Recorded data:
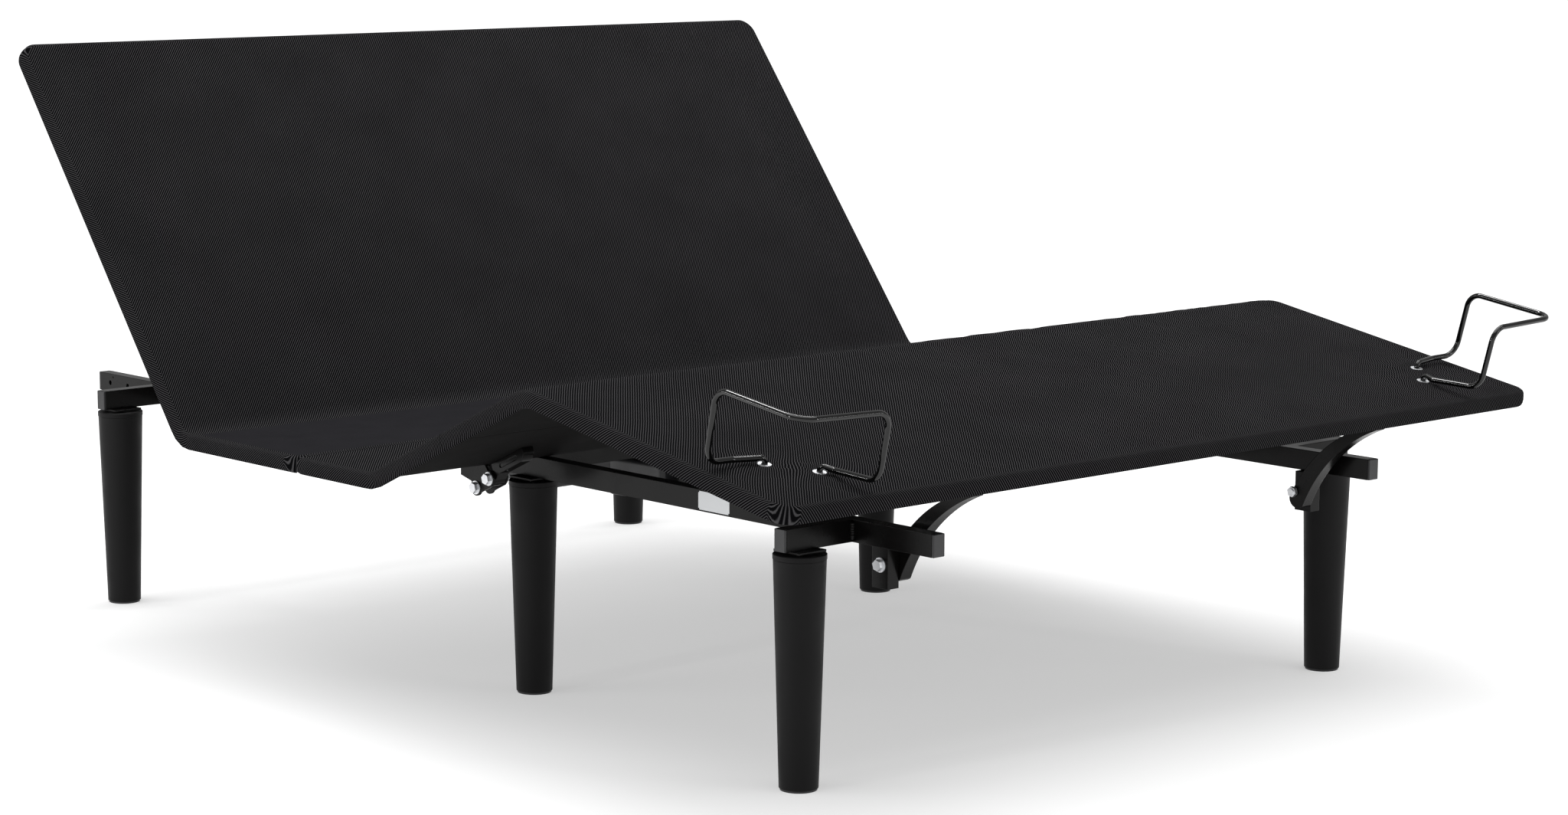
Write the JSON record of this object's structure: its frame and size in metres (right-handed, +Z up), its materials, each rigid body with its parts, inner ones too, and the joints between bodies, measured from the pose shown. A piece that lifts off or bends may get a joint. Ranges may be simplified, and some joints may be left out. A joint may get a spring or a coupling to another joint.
{
  "type": "adjustable bed base",
  "caption": "Motorised adjustable bed base on round tapered legs, with lifting head, thigh and foot decks covered in black mesh and corner bars that hold the mattress.",
  "frame": {"origin": "on the floor, in the middle of the base as it stands with head and legs raised", "axes": "+Z up, +Y towards the head of the bed, +X to the right seen from the foot"},
  "size_m": [1.514, 2.0366, 0.9075],
  "materials": {
    "black_steel": "semi-gloss black powder coat",
    "gloss_rod": "gloss black",
    "zinc_fastener": "bright zinc",
    "bright_steel": "ground",
    "tube_grey": "anodised",
    "leg_shell": "fine matt texture",
    "black_plastic": "moulded satin",
    "mesh_fabric": "ribbed knit mesh",
    "faced_board": "black faced plywood"
  },
  "bodies": {
    "frame": {"rail_foot_left": "black_steel", "rail_foot_right": "black_steel", "rail_head_left": "black_steel", "rail_head_right": "black_steel", "rail_splice_plates": "black_steel", "crossbar_foot": "black_steel", "crossbar_head": "black_steel", "motor_crossbars": "black_steel", "seam_crossbars": "black_steel", "outriggers": "black_steel", "tube_end_caps": "black_plastic", "leg_foot_left": "leg_shell", "leg_foot_right": "leg_shell", "leg_middle_left": "leg_shell", "leg_middle_right": "leg_shell", "leg_head_left": "leg_shell", "leg_head_right": "leg_shell", "leg_glides": "black_plastic", "leg_studs": "zinc_fastener", "leg_mount_plates": "black_steel", "seat_board_head": "faced_board", "seat_board_foot": "faced_board", "seat_cover_head": "mesh_fabric", "seat_cover_foot": "mesh_fabric", "head_hinge_brackets": "black_steel", "thigh_hinge_brackets": "black_steel", "hinge_bolts": "zinc_fastener", "swing_bracket_left": "black_steel", "swing_bracket_right": "black_steel", "swing_pivot_bolts": "zinc_fastener", "head_motor_clevis": "black_steel", "leg_motor_clevis": "black_steel", "control_box": "black_plastic", "power_supply": "black_plastic"},
    "head_deck": {"head_board": "faced_board", "head_cover": "mesh_fabric", "head_battens": "black_steel", "head_hinge_straps": "black_steel", "head_lever": "black_steel"},
    "thigh_deck": {"thigh_board": "faced_board", "thigh_cover": "mesh_fabric", "thigh_hinge_straps": "black_steel", "thigh_lever": "black_steel", "knee_leaves_thigh": "black_steel", "knee_pins": "zinc_fastener"},
    "foot_deck": {"foot_board": "faced_board", "foot_cover": "mesh_fabric", "knee_leaves_foot": "black_steel", "foot_deck_lugs": "black_steel", "retainer_bar_left": "gloss_rod", "retainer_bar_right": "gloss_rod", "retainer_washers": "zinc_fastener"},
    "left_swing_arm": {"swing_arm_left": "black_steel"},
    "right_swing_arm": {"swing_arm_right": "black_steel"},
    "head_actuator": {"head_motor": "black_plastic", "head_outer_tube": "tube_grey"},
    "head_rod": {"head_push_rod": "bright_steel"},
    "leg_actuator": {"leg_motor": "black_plastic", "leg_outer_tube": "tube_grey"},
    "leg_rod": {"leg_push_rod": "bright_steel"}
  },
  "joints": [
    {"name": "head_hinge", "type": "hinge", "parent": "frame", "child": "head_deck", "pos_m": [0, 0.3268, 0.3375], "axis": [1, 0, 0], "range_deg": [-52.32, 0]},
    {"name": "thigh_hinge", "type": "hinge", "parent": "frame", "child": "thigh_deck", "pos_m": [0, -0.14859, 0.3275], "axis": [-1, 0, 0], "range_deg": [-24.75, 0]},
    {"name": "knee_hinge", "type": "hinge", "parent": "thigh_deck", "child": "foot_deck", "pos_m": [0, -0.4807, 0.48996], "axis": [1, 0, 0], "range_deg": [-35.2, 0]},
    {"name": "left_swing_pivot", "type": "hinge", "parent": "frame", "child": "left_swing_arm", "pos_m": [-0.407, -0.8249, 0.29], "axis": [-1, 0, 0], "range_deg": [-37.76, 0]},
    {"name": "right_swing_pivot", "type": "hinge", "parent": "frame", "child": "right_swing_arm", "pos_m": [0.407, -0.8249, 0.29], "axis": [-1, 0, 0], "range_deg": [-37.76, 0]},
    {"name": "head_actuator_pivot", "type": "hinge", "parent": "frame", "child": "head_actuator", "pos_m": [-0.12, -0.0849, 0.262], "axis": [1, 0, 0], "range_deg": [0, 2.37]},
    {"name": "head_rod_slide", "type": "slide", "parent": "head_actuator", "child": "head_rod", "axis": [0, 0.9996, -0.0273], "range_m": [-0.0779, 0]},
    {"name": "leg_actuator_pivot", "type": "hinge", "parent": "frame", "child": "leg_actuator", "pos_m": [0.12, 0.2751, 0.262], "axis": [1, 0, 0], "range_deg": [-1.46, 0]},
    {"name": "leg_rod_slide", "type": "slide", "parent": "leg_actuator", "child": "leg_rod", "axis": [0, -0.9983, -0.058], "range_m": [-0.0375, 0]}
  ],
  "couplings": [
    {"joint": "knee_hinge", "follows": "thigh_hinge", "ratio": 1.4218},
    {"joint": "left_swing_pivot", "follows": "thigh_hinge", "ratio": 1.5238},
    {"joint": "right_swing_pivot", "follows": "thigh_hinge", "ratio": 1.5238},
    {"joint": "head_actuator_pivot", "follows": "head_hinge", "ratio": -0.044915},
    {"joint": "head_rod_slide", "follows": "head_hinge", "m_per_rad": 0.085096},
    {"joint": "leg_actuator_pivot", "follows": "thigh_hinge", "ratio": 0.058229},
    {"joint": "leg_rod_slide", "follows": "thigh_hinge", "m_per_rad": 0.086257}
  ]
}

Problem to solve:
Print the material above once more, exactly.

The answer:
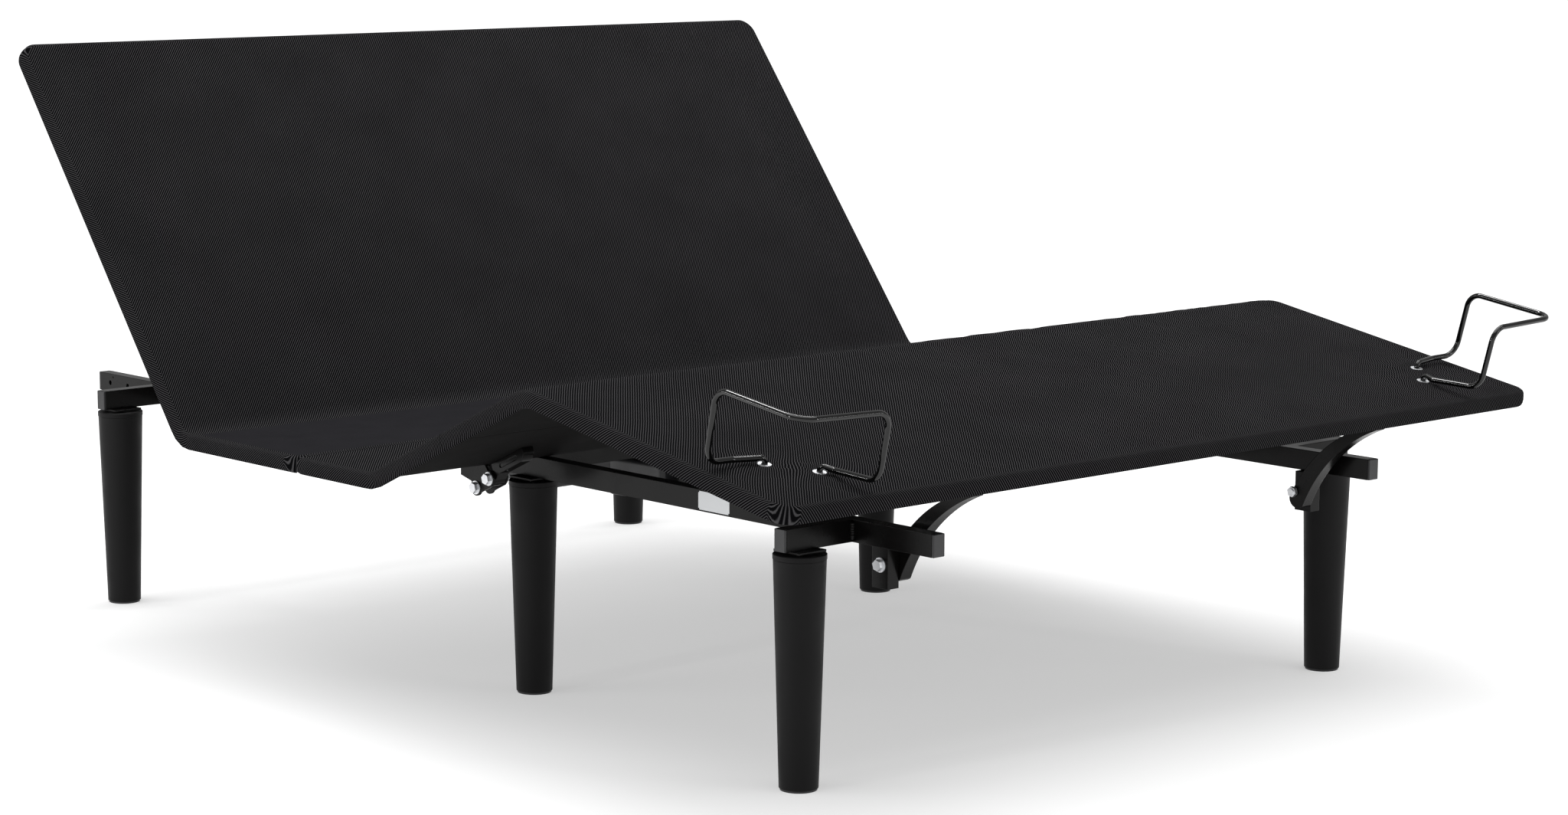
Write the JSON record of this object's structure: its frame and size in metres (right-handed, +Z up), its materials, each rigid body with its parts, inner ones too, and the joints between bodies, measured from the pose shown. A piece that lifts off or bends may get a joint. Ranges may be simplified, and some joints may be left out. A joint may get a spring or a coupling to another joint.
{
  "type": "adjustable bed base",
  "caption": "Motorised adjustable bed base on round tapered legs, with lifting head, thigh and foot decks covered in black mesh and corner bars that hold the mattress.",
  "frame": {"origin": "on the floor, in the middle of the base as it stands with head and legs raised", "axes": "+Z up, +Y towards the head of the bed, +X to the right seen from the foot"},
  "size_m": [1.514, 2.0366, 0.9075],
  "materials": {
    "black_steel": "semi-gloss black powder coat",
    "gloss_rod": "gloss black",
    "zinc_fastener": "bright zinc",
    "bright_steel": "ground",
    "tube_grey": "anodised",
    "leg_shell": "fine matt texture",
    "black_plastic": "moulded satin",
    "mesh_fabric": "ribbed knit mesh",
    "faced_board": "black faced plywood"
  },
  "bodies": {
    "frame": {"rail_foot_left": "black_steel", "rail_foot_right": "black_steel", "rail_head_left": "black_steel", "rail_head_right": "black_steel", "rail_splice_plates": "black_steel", "crossbar_foot": "black_steel", "crossbar_head": "black_steel", "motor_crossbars": "black_steel", "seam_crossbars": "black_steel", "outriggers": "black_steel", "tube_end_caps": "black_plastic", "leg_foot_left": "leg_shell", "leg_foot_right": "leg_shell", "leg_middle_left": "leg_shell", "leg_middle_right": "leg_shell", "leg_head_left": "leg_shell", "leg_head_right": "leg_shell", "leg_glides": "black_plastic", "leg_studs": "zinc_fastener", "leg_mount_plates": "black_steel", "seat_board_head": "faced_board", "seat_board_foot": "faced_board", "seat_cover_head": "mesh_fabric", "seat_cover_foot": "mesh_fabric", "head_hinge_brackets": "black_steel", "thigh_hinge_brackets": "black_steel", "hinge_bolts": "zinc_fastener", "swing_bracket_left": "black_steel", "swing_bracket_right": "black_steel", "swing_pivot_bolts": "zinc_fastener", "head_motor_clevis": "black_steel", "leg_motor_clevis": "black_steel", "control_box": "black_plastic", "power_supply": "black_plastic"},
    "head_deck": {"head_board": "faced_board", "head_cover": "mesh_fabric", "head_battens": "black_steel", "head_hinge_straps": "black_steel", "head_lever": "black_steel"},
    "thigh_deck": {"thigh_board": "faced_board", "thigh_cover": "mesh_fabric", "thigh_hinge_straps": "black_steel", "thigh_lever": "black_steel", "knee_leaves_thigh": "black_steel", "knee_pins": "zinc_fastener"},
    "foot_deck": {"foot_board": "faced_board", "foot_cover": "mesh_fabric", "knee_leaves_foot": "black_steel", "foot_deck_lugs": "black_steel", "retainer_bar_left": "gloss_rod", "retainer_bar_right": "gloss_rod", "retainer_washers": "zinc_fastener"},
    "left_swing_arm": {"swing_arm_left": "black_steel"},
    "right_swing_arm": {"swing_arm_right": "black_steel"},
    "head_actuator": {"head_motor": "black_plastic", "head_outer_tube": "tube_grey"},
    "head_rod": {"head_push_rod": "bright_steel"},
    "leg_actuator": {"leg_motor": "black_plastic", "leg_outer_tube": "tube_grey"},
    "leg_rod": {"leg_push_rod": "bright_steel"}
  },
  "joints": [
    {"name": "head_hinge", "type": "hinge", "parent": "frame", "child": "head_deck", "pos_m": [0, 0.3268, 0.3375], "axis": [1, 0, 0], "range_deg": [-52.32, 0]},
    {"name": "thigh_hinge", "type": "hinge", "parent": "frame", "child": "thigh_deck", "pos_m": [0, -0.14859, 0.3275], "axis": [-1, 0, 0], "range_deg": [-24.75, 0]},
    {"name": "knee_hinge", "type": "hinge", "parent": "thigh_deck", "child": "foot_deck", "pos_m": [0, -0.4807, 0.48996], "axis": [1, 0, 0], "range_deg": [-35.2, 0]},
    {"name": "left_swing_pivot", "type": "hinge", "parent": "frame", "child": "left_swing_arm", "pos_m": [-0.407, -0.8249, 0.29], "axis": [-1, 0, 0], "range_deg": [-37.76, 0]},
    {"name": "right_swing_pivot", "type": "hinge", "parent": "frame", "child": "right_swing_arm", "pos_m": [0.407, -0.8249, 0.29], "axis": [-1, 0, 0], "range_deg": [-37.76, 0]},
    {"name": "head_actuator_pivot", "type": "hinge", "parent": "frame", "child": "head_actuator", "pos_m": [-0.12, -0.0849, 0.262], "axis": [1, 0, 0], "range_deg": [0, 2.37]},
    {"name": "head_rod_slide", "type": "slide", "parent": "head_actuator", "child": "head_rod", "axis": [0, 0.9996, -0.0273], "range_m": [-0.0779, 0]},
    {"name": "leg_actuator_pivot", "type": "hinge", "parent": "frame", "child": "leg_actuator", "pos_m": [0.12, 0.2751, 0.262], "axis": [1, 0, 0], "range_deg": [-1.46, 0]},
    {"name": "leg_rod_slide", "type": "slide", "parent": "leg_actuator", "child": "leg_rod", "axis": [0, -0.9983, -0.058], "range_m": [-0.0375, 0]}
  ],
  "couplings": [
    {"joint": "knee_hinge", "follows": "thigh_hinge", "ratio": 1.4218},
    {"joint": "left_swing_pivot", "follows": "thigh_hinge", "ratio": 1.5238},
    {"joint": "right_swing_pivot", "follows": "thigh_hinge", "ratio": 1.5238},
    {"joint": "head_actuator_pivot", "follows": "head_hinge", "ratio": -0.044915},
    {"joint": "head_rod_slide", "follows": "head_hinge", "m_per_rad": 0.085096},
    {"joint": "leg_actuator_pivot", "follows": "thigh_hinge", "ratio": 0.058229},
    {"joint": "leg_rod_slide", "follows": "thigh_hinge", "m_per_rad": 0.086257}
  ]
}